STATED GOAL
Scan the records below. List lines holding "behind".

— begin RECORDS TO PROCESS —

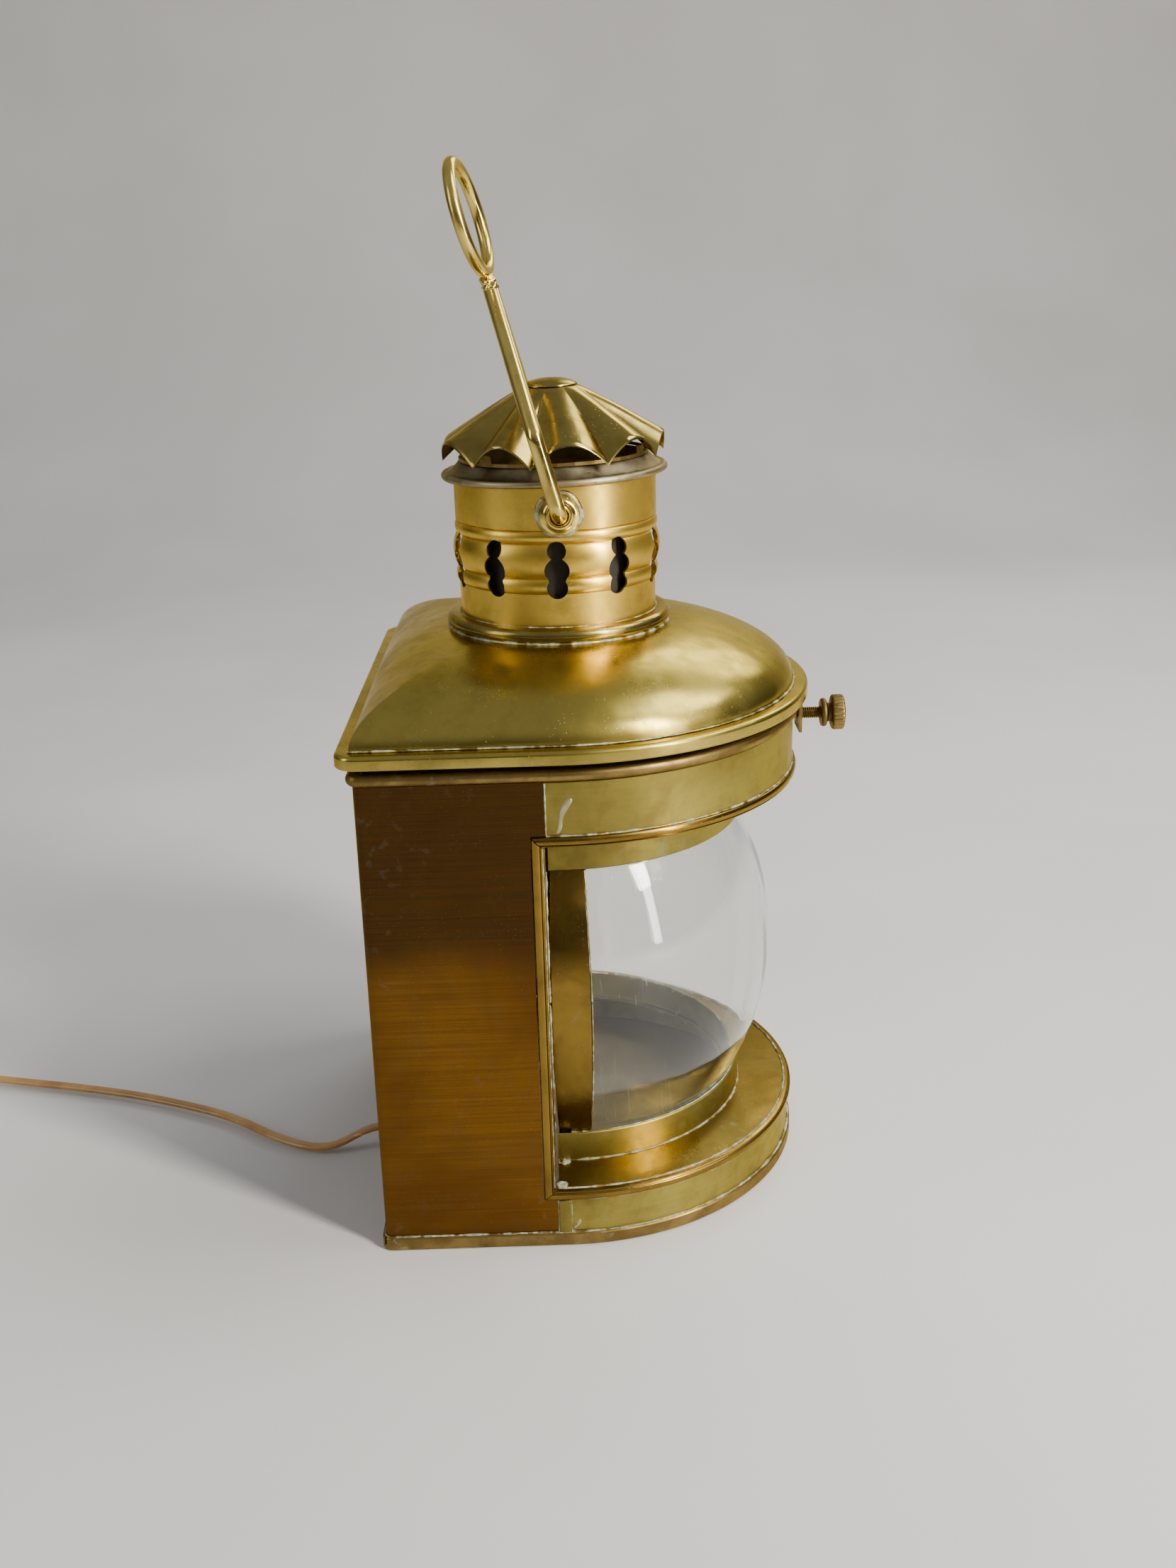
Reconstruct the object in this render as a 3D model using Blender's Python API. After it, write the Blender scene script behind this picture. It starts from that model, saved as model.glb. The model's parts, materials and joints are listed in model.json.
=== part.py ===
"""Electric ship lantern: D-plan brass case, hinged cushion roof with chimney and bail.

Frame: +Z up, the curved glazed front faces -Y, the flat back faces +Y, width along X.
The origin is on the centre of the front curve, at the underside of the base plate.
"""

import math

import bmesh
import bpy
from mathutils import Matrix, Vector

MM = 0.001
GAP = 0.3 * MM

# Case plan: a half circle in front, joined to a rectangle behind.
HALF_WIDTH = 112.0 * MM
BACK_Y = 86.0 * MM
SHEET = 1.2 * MM
CORNER_RADIUS = 3.5 * MM
MIN_CORNER_RADIUS = 0.4 * MM
CORNER_STEPS = 3
ARC_STEPS = 24

# Heights of the case.
BASE_FLOOR_Z = 1.5 * MM
BASE_LIP_Z = 6.0 * MM
BASE_LIP_OUT = 1.6 * MM
LOWER_BAND_TOP = 23.0 * MM
UPPER_BAND_BOTTOM = 200.0 * MM
UPPER_BAND_TOP = 223.7 * MM
RIM_BEAD_Z = 226.9 * MM
RIM_BEAD_RADIUS = 2.9 * MM

# Window in the front of the case.
SEAM_Y = 6.0 * MM
WINDOW_BACK_Y = 12.8 * MM
BEAD_HEIGHT = 4.7 * MM
BEAD_OUT = 1.8 * MM
SILL_Z = 26.6 * MM
HEADER_Z = 195.0 * MM
SEAT_RADIUS = 86.7 * MM
SEAT_SHEET = 1.2 * MM
LOWER_SEAT_TOP = 42.0 * MM
UPPER_SEAT_BOTTOM = 174.0 * MM
PLATE_INNER_RADIUS = 81.0 * MM
STRAP_WIDTH = 5.5 * MM

# Barrel-shaped glass and the brass cheeks beside it.
GLASS_NECK_RADIUS = 85.2 * MM
GLASS_BULGE = 16.5 * MM
GLASS_WALL = 2.6 * MM
GLASS_EDGE_DEG = 6.7
CHEEK_FRONT_DEG = 6.3
CHEEK_BACK_DEG = 3.6
REVEAL_Y = 7.3 * MM
REVEAL_SHEET = 1.0 * MM
BARREL_STEPS = 8

# Roof.
ROOF_OVERHANG = 6.7 * MM
ROOF_LIP_BOTTOM = 233.0 * MM
ROOF_TOP = 239.0 * MM
DOME_TOP = 267.0 * MM
DOME_TOP_RADIUS = 50.0 * MM
DOME_STEPS = 5

# Chimney.
CHIMNEY_Y = -1.8 * MM
COLLAR_RADIUS = 46.4 * MM
COLLAR_FOOT_RADIUS = 45.6 * MM
COLLAR_BOTTOM = 263.0 * MM
COLLAR_TOP = 336.2 * MM
BASE_RING_RADIUS = 52.4 * MM
CHIMNEY_AXIS = (0.0, CHIMNEY_Y)
VENT_COUNT = 10
VENT_CIRCLES = ((307.9 * MM, 4.2 * MM), (299.2 * MM, 5.6 * MM), (291.2 * MM, 4.7 * MM))
COLLAR_RIBS = ((288.5 * MM, 295.5 * MM, 1.3 * MM), (295.5 * MM, 311.0 * MM, 2.3 * MM),
               (311.0 * MM, 316.5 * MM, 1.3 * MM))
CAP_RADIUS = 50.8 * MM
CAP_CROWN_RADIUS = 12.0 * MM
CAP_TIP_Z = 344.6 * MM
CAP_ARCH = 9.5 * MM
CAP_TOP_Z = 375.0 * MM
CAP_SHEET = 1.3 * MM
CAP_TIPS_DEG = (2.5, 46.3, 90.0, 136.5, 168.6, 208.0, 244.0, 275.0, 318.7)
CAP_LEG_TIPS = (0, 3, 6)
CROWN_TILT_DEG = 1.2

# Bail.
EYELET_Z = 324.0 * MM
BAIL_LEAN_DEG = 15.4
BAIL_ROD_RADIUS = 3.5 * MM
BAIL_HALF_SPAN = 58.0 * MM
BAIL_APEX = 96.0 * MM
BAIL_TWIST_DEG = 2.0
RING_TURN_DEG = -10.0
BAIL_RING_RADIUS = 23.5 * MM
BAIL_RING_ROD = 3.0 * MM

# Roof hinge, under the roof lip at the back.
HINGE_Y = 90.1 * MM
HINGE_Z = 230.5 * MM
KNUCKLE_RADIUS = 2.3 * MM
HINGE_PIN_RADIUS = 1.1 * MM
LEAF_SHEET = 1.1 * MM
LEAF_BOTTOM = 200.0 * MM
HINGE_HALF_WIDTH = 30.0 * MM
LID_KNUCKLE_HALF = 12.0 * MM

# Lock screw, M6 with 1 mm pitch, on the front centre line.
SCREW_Z = 217.5 * MM
SCREW_RADIUS = 2.9 * MM
SCREW_HOLE_RADIUS = 3.3 * MM
SCREW_TIP_Y = -114.7 * MM
WASHER_Y = -126.5 * MM
WASHER_THICK = 2.7 * MM
WASHER_RADIUS = 6.9 * MM
HEAD_Y = -131.5 * MM
HEAD_LENGTH = 6.1 * MM
HEAD_RADIUS = 8.5 * MM
LUG_Y = -116.6 * MM
LUG_THICK = 1.4 * MM

# Lamp inside, standing in the rectangular back half.
LAMP_Y = 40.0 * MM

# Mains flex.
CORD_RADIUS = 2.6 * MM
CORD_EXIT_X = -26.0 * MM
CORD_EXIT_Z = 13.5 * MM
COIL_RADIUS = 31.0 * MM
COIL_BUNDLE_RADIUS = 9.5 * MM
COIL_X = 100.0 * MM
COIL_Y = 395.0 * MM
COIL_Z = 10.9 * MM
PLUG_X = 134.5 * MM
PLUG_Y = 439.0 * MM
PLUG_Z = 8.0 * MM

for item in list(bpy.data.objects):
    bpy.data.objects.remove(item, do_unlink=True)


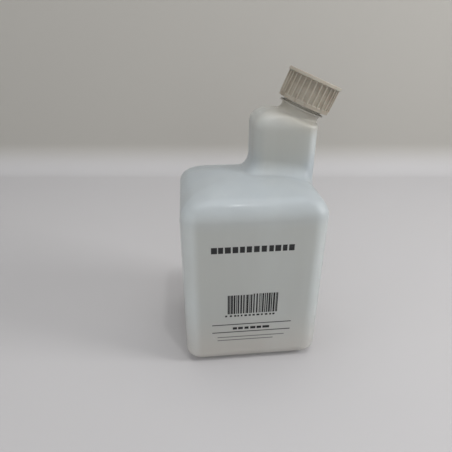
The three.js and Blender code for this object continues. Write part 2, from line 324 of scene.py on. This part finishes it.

— end RECORDS TO PROCESS —

WORKED SOLUTION
Reconstruct the object in this render as a 3D model using Blender's Python API. After it, write the Blender scene script behind this picture. It starts from that model, saved as model.glb. The model's parts, materials and joints are listed in model.json.
# Case plan: a half circle in front, joined to a rectangle behind.